Apesar destes incidentes, o balanço da Páscoa é bastante positivo, admite o padre Nuno Rosário Fernandes, diretor do Departamento de Comunicação do Patriarcado de Lisboa. "Tanto quanto percebi essas foram iniciativas privadas e foram claramente exceções", afirma o padre Nuno. "Assim que foi decretado o estado de emergência e nos vimos confrontados com este confinamento forçado, procurou-se responder às necessidades das pessoas, usando sempre que possível as novas tecnologias. Para nós era importante encontrar um modo de chegar às nossas comunidades e também proporcionar-lhes uma vivência da Páscoa o mais próximo possível do que é habitual."

Se dúvidas houvesse sobre o interesse dos fiéis: as transmissões das celebrações na Sé de Lisboa, durante a semana da Páscoa, presididas pelo cardeal patriarca dom Manuel Clemente, foram acompanhadas por mais de dez mil pessoas, entre o Facebook, o Youtube e o Meo Canal.

O padre Nuno Rosário Fernandes admite que para a maioria dos párocos estas transmissões online foram uma novidade mas garante que todos estão a dar o seu melhor, até mesmo os que tinham "menos apetência para as novas tecnologias". "A maior dificuldade é quando as comunidades são mais envelhecidas ou não têm acesso aos meios tecnológicos. Mas aí os padres têm encontrado outras soluções para manter o contacto, seja por telefone ou com encontros que cumpram as medidas de segurança. Houve até um prior que, durante a Páscoa, enviou os textos das eucaristias aos seus paroquianos para que, à hora da missa, eles pudessem acompanhá-lo, embora estivessem distantes."

"A Igreja não abandona os seus fiéis", diz o padre Nuno. "Não só continuamos juntos nos momentos de oração como procuramos manter o contacto e foi pedido que algumas igrejas se mantivessem abertas, para que as pessoas possam ir lá se sentirem essa necessidade." Uma das igrejas que se mantém aberta é, precisamente, a de Nossa Senhora do Amparo, em Benfica, a paróquia de padre Nuno. "Isto só é possível porque a Junta de Freguesia se ofereceu para, todos os dias, vir fazer uma limpeza e desinfeção do espaço, permitindo assim que as nossas portas se mantenham abertas."

"A minha experiência como prior nestes tempos tem sido muito positiva.
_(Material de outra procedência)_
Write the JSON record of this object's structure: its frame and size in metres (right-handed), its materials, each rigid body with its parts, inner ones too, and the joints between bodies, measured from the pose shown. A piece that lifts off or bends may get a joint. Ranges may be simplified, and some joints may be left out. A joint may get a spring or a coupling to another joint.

Além das missas, transmitimos o terço diário e a reação das pessoas tem sido extraordinária." Além disso, as novas tecnologias permitem que uma paróquia de Lisboa, de repente, se transforme numa "paróquia global", diz. "Recebemos mensagens de todo o país e até do estrangeiro, de Paris, da Alemanha, da Califórnia", revela o padre Nuno Rosário Fernandes. "Não há dúvida de que a vivência espiritual é muito importante, e nestes momentos difíceis ainda mais."